REQUIRED TASK
Print all entries word for word.

RECORDED INFORMATION
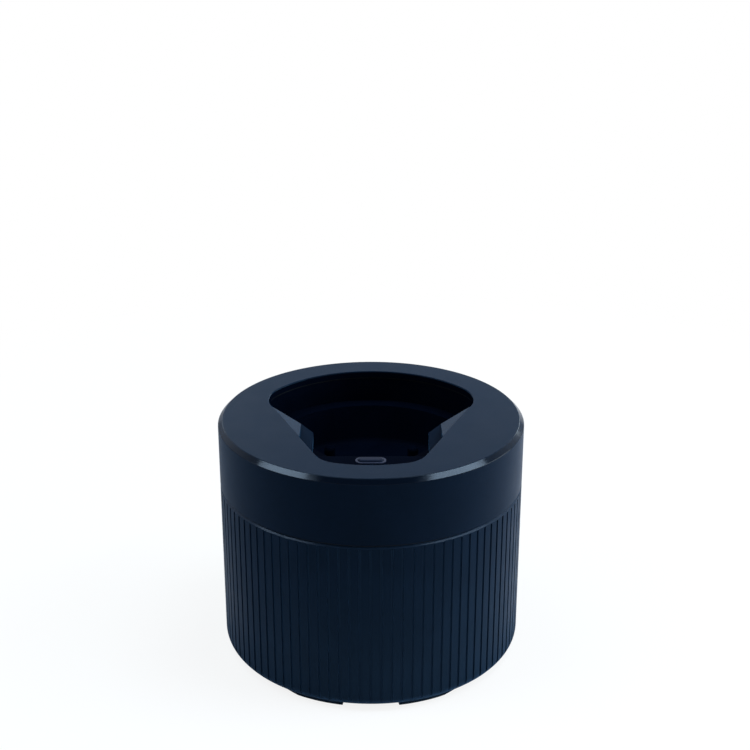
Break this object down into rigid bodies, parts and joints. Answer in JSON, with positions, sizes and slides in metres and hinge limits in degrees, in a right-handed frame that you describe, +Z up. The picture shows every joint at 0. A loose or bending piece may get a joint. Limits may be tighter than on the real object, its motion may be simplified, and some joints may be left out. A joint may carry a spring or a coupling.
{
  "type": "shaver cleaning station",
  "caption": "Round pod that a rotary shaver stands in head down to be rinsed: ribbed cup, lift-off cap with a rounded-triangle bay, pump, cartridge and power button.",
  "frame": {"origin": "on the surface the feet stand on, under the middle of the round pod", "axes": "+Z up; the power button and the front of the bay face -Y; +X is to the right seen from the front"},
  "size_m": [0.108, 0.108, 0.087],
  "materials": {
    "cover_plastic": "fine matt moulded texture, dark navy",
    "base_plastic": "matt moulded texture with narrow grooves, dark navy",
    "tray_plastic": "polished, near black",
    "button_plastic": "satin",
    "light_ring": "smoked, polished",
    "foot_rubber": "matt",
    "seal_rubber": "matt",
    "cartridge_plastic": "translucent grey polypropylene",
    "filter_felt": "pressed fibre",
    "chassis_plastic": "moulded, charcoal",
    "pump_plastic": "moulded acetal, off white",
    "hose_silicone": "milky silicone",
    "screw_steel": "zinc plated",
    "motor_steel": "drawn steel",
    "boot_silicone": "soft grey silicone",
    "socket_steel": "plated sheet",
    "armature_steel": "laminated core with copper windings",
    "bearing_bronze": "sintered bronze",
    "magnet_ferrite": "ferrite",
    "motor_plastic": "moulded",
    "contact_metal": "nickel-plated strip",
    "battery_wrap": "shrink-wrapped steel can",
    "board_green": "solder mask",
    "chip_black": "moulded epoxy",
    "led_lens": "clear resin",
    "lead_insulation": "soft insulation"
  },
  "bodies": {
    "base": {"base_cup": "base_plastic", "foot_pads": "foot_rubber"},
    "cartridge": {"cartridge_tub": "cartridge_plastic", "cartridge_lid": "cartridge_plastic", "intake_seal": "seal_rubber", "filter_basket": "cartridge_plastic", "cartridge_filter": "filter_felt"},
    "top_unit": {"top_cover": "cover_plastic", "shaver_tray": "tray_plastic", "tray_gasket": "seal_rubber", "drain_grille": "tray_plastic", "spray_nozzle": "tray_plastic", "chassis": "chassis_plastic", "chassis_seal": "seal_rubber", "chassis_screws": "screw_steel", "pump_housing": "pump_plastic", "pump_cover": "pump_plastic", "pump_gasket": "seal_rubber", "pump_screws": "screw_steel", "pump_elbow": "pump_plastic", "delivery_hose": "hose_silicone", "shaft_seal": "seal_rubber", "suction_pipe": "pump_plastic", "suction_strainer": "pump_plastic", "motor_bracket": "chassis_plastic", "bracket_screws": "screw_steel", "motor_can": "motor_steel", "motor_bearing": "bearing_bronze", "motor_magnets": "magnet_ferrite", "motor_end_cap": "motor_plastic", "motor_terminals": "contact_metal", "battery_cell": "battery_wrap", "battery_cradle": "chassis_plastic", "battery_tabs": "contact_metal", "control_board": "board_green", "board_components": "chip_black", "tact_switch": "chip_black", "indicator_leds": "led_lens", "button_light_ring": "light_ring", "board_screws": "screw_steel", "charge_board": "board_green", "charge_socket": "socket_steel", "socket_tongue": "chip_black", "motor_leads": "lead_insulation", "battery_leads": "lead_insulation", "charge_leads": "lead_insulation"},
    "power_button": {"power_button": "button_plastic", "button_boot": "boot_silicone"},
    "pump_rotor": {"motor_shaft": "motor_steel", "motor_armature": "armature_steel", "pump_impeller": "pump_plastic"}
  },
  "joints": [
    {"name": "cap_lift", "type": "slide", "parent": "base", "child": "top_unit", "axis": [0, 0, 1], "range_m": [0, 0.12]},
    {"name": "cartridge_lift", "type": "slide", "parent": "base", "child": "cartridge", "axis": [0, 0, 1], "range_m": [0, 0.06]},
    {"name": "button_press", "type": "slide", "parent": "top_unit", "child": "power_button", "axis": [0, 0, -1], "range_m": [0, 0.0008], "stiffness_N_per_m": 400, "deforming": ["button_boot"]},
    {"name": "pump_spin", "type": "hinge", "parent": "top_unit", "child": "pump_rotor", "pos_m": [-0.03759, -0.01481, 0.048], "axis": [0, 0, 1], "continuous": true}
  ],
  "couplings": [
    {"joint": "cartridge_lift", "follows": "cap_lift", "ratio": 0.5}
  ]
}
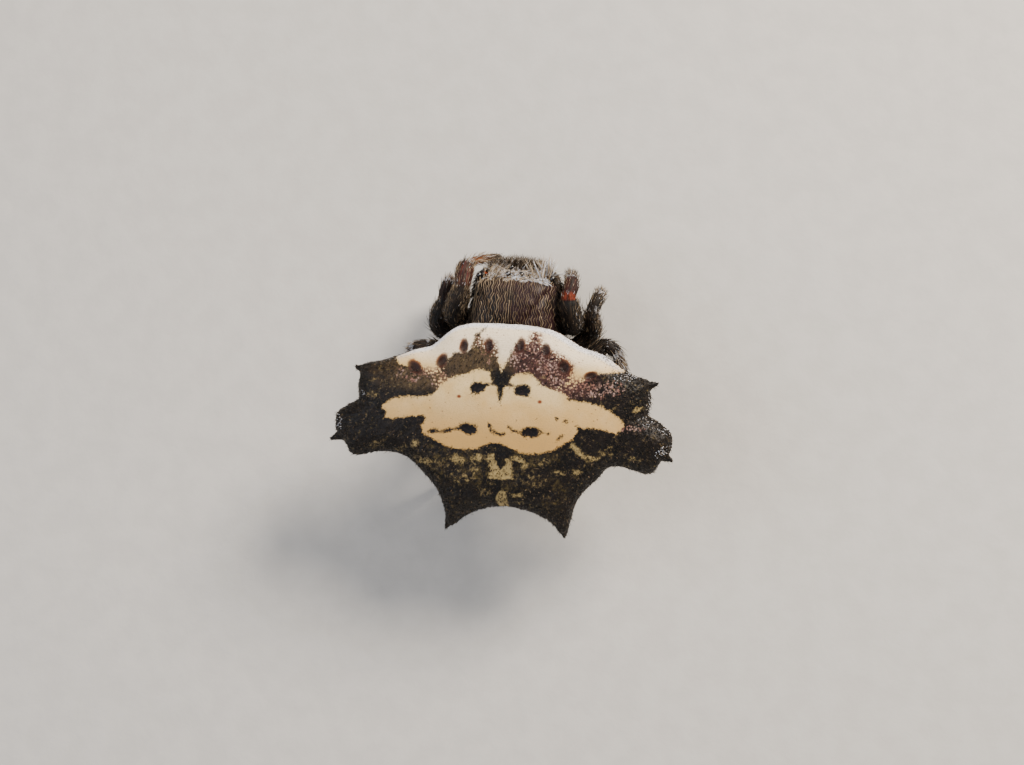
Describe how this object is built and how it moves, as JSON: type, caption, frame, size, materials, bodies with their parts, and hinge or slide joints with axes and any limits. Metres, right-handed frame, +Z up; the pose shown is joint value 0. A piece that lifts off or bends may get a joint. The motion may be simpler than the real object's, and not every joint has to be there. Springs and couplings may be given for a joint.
{
  "type": "spiny orb weaver spider model",
  "caption": "Life-size still model of a female spiny orb weaver: wide cream and black abdomen with spines at the corners, legs drawn in round the head.",
  "frame": {"origin": "on the floor under the middle of the bounding box", "axes": "+X to the animal's left, across the widest spines; +Z up, the shortest extent; the head faces -Y"},
  "size_m": [0.0098, 0.0086, 0.0048],
  "materials": {
    "shield": "hard chitin shield, cream with black and brown markings, black granular spines",
    "cuticle": "dark brown chitin with fine pale hairs",
    "legs": "black chitin with rust-red bands and short pale hairs",
    "eyes": "glossy dark lens"
  },
  "bodies": {
    "root": {"abdomen": "shield", "carapace": "cuticle", "sternum": "cuticle", "pedicel": "cuticle", "spinnerets": "cuticle", "chelicera_left": "cuticle", "pedipalp_left": "legs", "chelicera_right": "cuticle", "pedipalp_right": "legs", "eye_front_middle_left": "eyes", "eye_front_middle_right": "eyes", "eye_front_side_left": "eyes", "eye_front_side_right": "eyes", "eye_rear_middle_left": "eyes", "eye_rear_middle_right": "eyes", "eye_rear_side_left": "eyes", "eye_rear_side_right": "eyes", "leg_left_1_coxa": "legs", "leg_left_1_femur": "legs", "leg_left_1_tibia": "legs", "leg_left_1_foot": "legs", "leg_left_2_coxa": "legs", "leg_left_2_femur": "legs", "leg_left_2_tibia": "legs", "leg_left_2_foot": "legs", "leg_left_3_coxa": "legs", "leg_left_3_femur": "legs", "leg_left_3_tibia": "legs", "leg_left_3_foot": "legs", "leg_left_4_coxa": "legs", "leg_left_4_femur": "legs", "leg_left_4_tibia": "legs", "leg_left_4_foot": "legs", "leg_right_1_coxa": "legs", "leg_right_1_femur": "legs", "leg_right_1_tibia": "legs", "leg_right_1_foot": "legs", "leg_right_2_coxa": "legs", "leg_right_2_femur": "legs", "leg_right_2_tibia": "legs", "leg_right_2_foot": "legs", "leg_right_3_coxa": "legs", "leg_right_3_femur": "legs", "leg_right_3_tibia": "legs", "leg_right_3_foot": "legs", "leg_right_4_coxa": "legs", "leg_right_4_femur": "legs", "leg_right_4_tibia": "legs", "leg_right_4_foot": "legs"}
  },
  "joints": []
}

THE REPLY
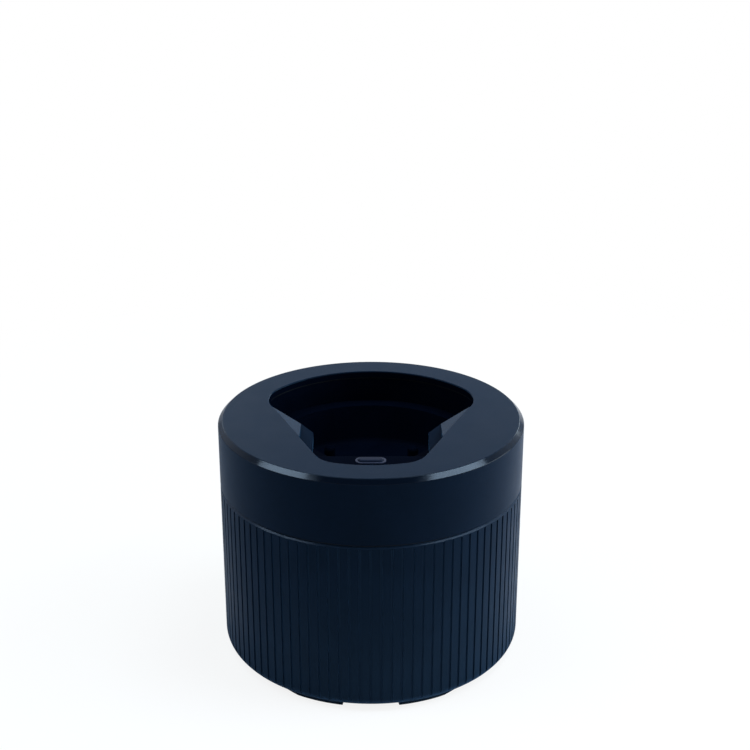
Break this object down into rigid bodies, parts and joints. Answer in JSON, with positions, sizes and slides in metres and hinge limits in degrees, in a right-handed frame that you describe, +Z up. The picture shows every joint at 0. A loose or bending piece may get a joint. Limits may be tighter than on the real object, its motion may be simplified, and some joints may be left out. A joint may carry a spring or a coupling.
{
  "type": "shaver cleaning station",
  "caption": "Round pod that a rotary shaver stands in head down to be rinsed: ribbed cup, lift-off cap with a rounded-triangle bay, pump, cartridge and power button.",
  "frame": {"origin": "on the surface the feet stand on, under the middle of the round pod", "axes": "+Z up; the power button and the front of the bay face -Y; +X is to the right seen from the front"},
  "size_m": [0.108, 0.108, 0.087],
  "materials": {
    "cover_plastic": "fine matt moulded texture, dark navy",
    "base_plastic": "matt moulded texture with narrow grooves, dark navy",
    "tray_plastic": "polished, near black",
    "button_plastic": "satin",
    "light_ring": "smoked, polished",
    "foot_rubber": "matt",
    "seal_rubber": "matt",
    "cartridge_plastic": "translucent grey polypropylene",
    "filter_felt": "pressed fibre",
    "chassis_plastic": "moulded, charcoal",
    "pump_plastic": "moulded acetal, off white",
    "hose_silicone": "milky silicone",
    "screw_steel": "zinc plated",
    "motor_steel": "drawn steel",
    "boot_silicone": "soft grey silicone",
    "socket_steel": "plated sheet",
    "armature_steel": "laminated core with copper windings",
    "bearing_bronze": "sintered bronze",
    "magnet_ferrite": "ferrite",
    "motor_plastic": "moulded",
    "contact_metal": "nickel-plated strip",
    "battery_wrap": "shrink-wrapped steel can",
    "board_green": "solder mask",
    "chip_black": "moulded epoxy",
    "led_lens": "clear resin",
    "lead_insulation": "soft insulation"
  },
  "bodies": {
    "base": {"base_cup": "base_plastic", "foot_pads": "foot_rubber"},
    "cartridge": {"cartridge_tub": "cartridge_plastic", "cartridge_lid": "cartridge_plastic", "intake_seal": "seal_rubber", "filter_basket": "cartridge_plastic", "cartridge_filter": "filter_felt"},
    "top_unit": {"top_cover": "cover_plastic", "shaver_tray": "tray_plastic", "tray_gasket": "seal_rubber", "drain_grille": "tray_plastic", "spray_nozzle": "tray_plastic", "chassis": "chassis_plastic", "chassis_seal": "seal_rubber", "chassis_screws": "screw_steel", "pump_housing": "pump_plastic", "pump_cover": "pump_plastic", "pump_gasket": "seal_rubber", "pump_screws": "screw_steel", "pump_elbow": "pump_plastic", "delivery_hose": "hose_silicone", "shaft_seal": "seal_rubber", "suction_pipe": "pump_plastic", "suction_strainer": "pump_plastic", "motor_bracket": "chassis_plastic", "bracket_screws": "screw_steel", "motor_can": "motor_steel", "motor_bearing": "bearing_bronze", "motor_magnets": "magnet_ferrite", "motor_end_cap": "motor_plastic", "motor_terminals": "contact_metal", "battery_cell": "battery_wrap", "battery_cradle": "chassis_plastic", "battery_tabs": "contact_metal", "control_board": "board_green", "board_components": "chip_black", "tact_switch": "chip_black", "indicator_leds": "led_lens", "button_light_ring": "light_ring", "board_screws": "screw_steel", "charge_board": "board_green", "charge_socket": "socket_steel", "socket_tongue": "chip_black", "motor_leads": "lead_insulation", "battery_leads": "lead_insulation", "charge_leads": "lead_insulation"},
    "power_button": {"power_button": "button_plastic", "button_boot": "boot_silicone"},
    "pump_rotor": {"motor_shaft": "motor_steel", "motor_armature": "armature_steel", "pump_impeller": "pump_plastic"}
  },
  "joints": [
    {"name": "cap_lift", "type": "slide", "parent": "base", "child": "top_unit", "axis": [0, 0, 1], "range_m": [0, 0.12]},
    {"name": "cartridge_lift", "type": "slide", "parent": "base", "child": "cartridge", "axis": [0, 0, 1], "range_m": [0, 0.06]},
    {"name": "button_press", "type": "slide", "parent": "top_unit", "child": "power_button", "axis": [0, 0, -1], "range_m": [0, 0.0008], "stiffness_N_per_m": 400, "deforming": ["button_boot"]},
    {"name": "pump_spin", "type": "hinge", "parent": "top_unit", "child": "pump_rotor", "pos_m": [-0.03759, -0.01481, 0.048], "axis": [0, 0, 1], "continuous": true}
  ],
  "couplings": [
    {"joint": "cartridge_lift", "follows": "cap_lift", "ratio": 0.5}
  ]
}
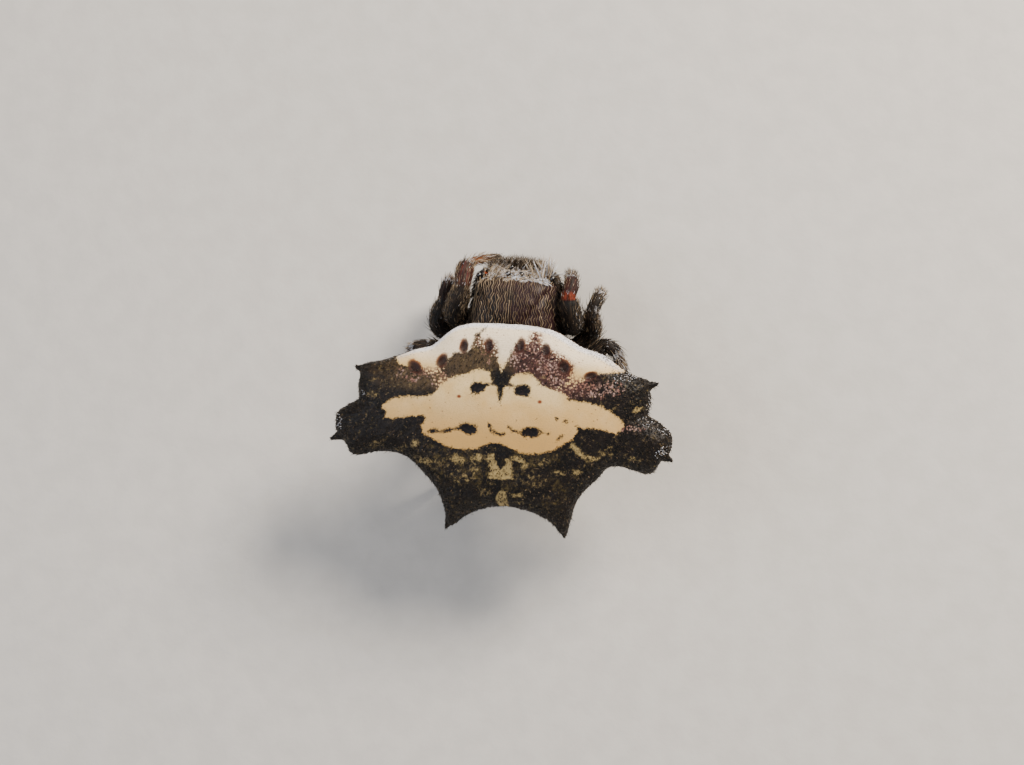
Describe how this object is built and how it moves, as JSON: type, caption, frame, size, materials, bodies with their parts, and hinge or slide joints with axes and any limits. Metres, right-handed frame, +Z up; the pose shown is joint value 0. A piece that lifts off or bends may get a joint. The motion may be simpler than the real object's, and not every joint has to be there. Springs and couplings may be given for a joint.
{
  "type": "spiny orb weaver spider model",
  "caption": "Life-size still model of a female spiny orb weaver: wide cream and black abdomen with spines at the corners, legs drawn in round the head.",
  "frame": {"origin": "on the floor under the middle of the bounding box", "axes": "+X to the animal's left, across the widest spines; +Z up, the shortest extent; the head faces -Y"},
  "size_m": [0.0098, 0.0086, 0.0048],
  "materials": {
    "shield": "hard chitin shield, cream with black and brown markings, black granular spines",
    "cuticle": "dark brown chitin with fine pale hairs",
    "legs": "black chitin with rust-red bands and short pale hairs",
    "eyes": "glossy dark lens"
  },
  "bodies": {
    "root": {"abdomen": "shield", "carapace": "cuticle", "sternum": "cuticle", "pedicel": "cuticle", "spinnerets": "cuticle", "chelicera_left": "cuticle", "pedipalp_left": "legs", "chelicera_right": "cuticle", "pedipalp_right": "legs", "eye_front_middle_left": "eyes", "eye_front_middle_right": "eyes", "eye_front_side_left": "eyes", "eye_front_side_right": "eyes", "eye_rear_middle_left": "eyes", "eye_rear_middle_right": "eyes", "eye_rear_side_left": "eyes", "eye_rear_side_right": "eyes", "leg_left_1_coxa": "legs", "leg_left_1_femur": "legs", "leg_left_1_tibia": "legs", "leg_left_1_foot": "legs", "leg_left_2_coxa": "legs", "leg_left_2_femur": "legs", "leg_left_2_tibia": "legs", "leg_left_2_foot": "legs", "leg_left_3_coxa": "legs", "leg_left_3_femur": "legs", "leg_left_3_tibia": "legs", "leg_left_3_foot": "legs", "leg_left_4_coxa": "legs", "leg_left_4_femur": "legs", "leg_left_4_tibia": "legs", "leg_left_4_foot": "legs", "leg_right_1_coxa": "legs", "leg_right_1_femur": "legs", "leg_right_1_tibia": "legs", "leg_right_1_foot": "legs", "leg_right_2_coxa": "legs", "leg_right_2_femur": "legs", "leg_right_2_tibia": "legs", "leg_right_2_foot": "legs", "leg_right_3_coxa": "legs", "leg_right_3_femur": "legs", "leg_right_3_tibia": "legs", "leg_right_3_foot": "legs", "leg_right_4_coxa": "legs", "leg_right_4_femur": "legs", "leg_right_4_tibia": "legs", "leg_right_4_foot": "legs"}
  },
  "joints": []
}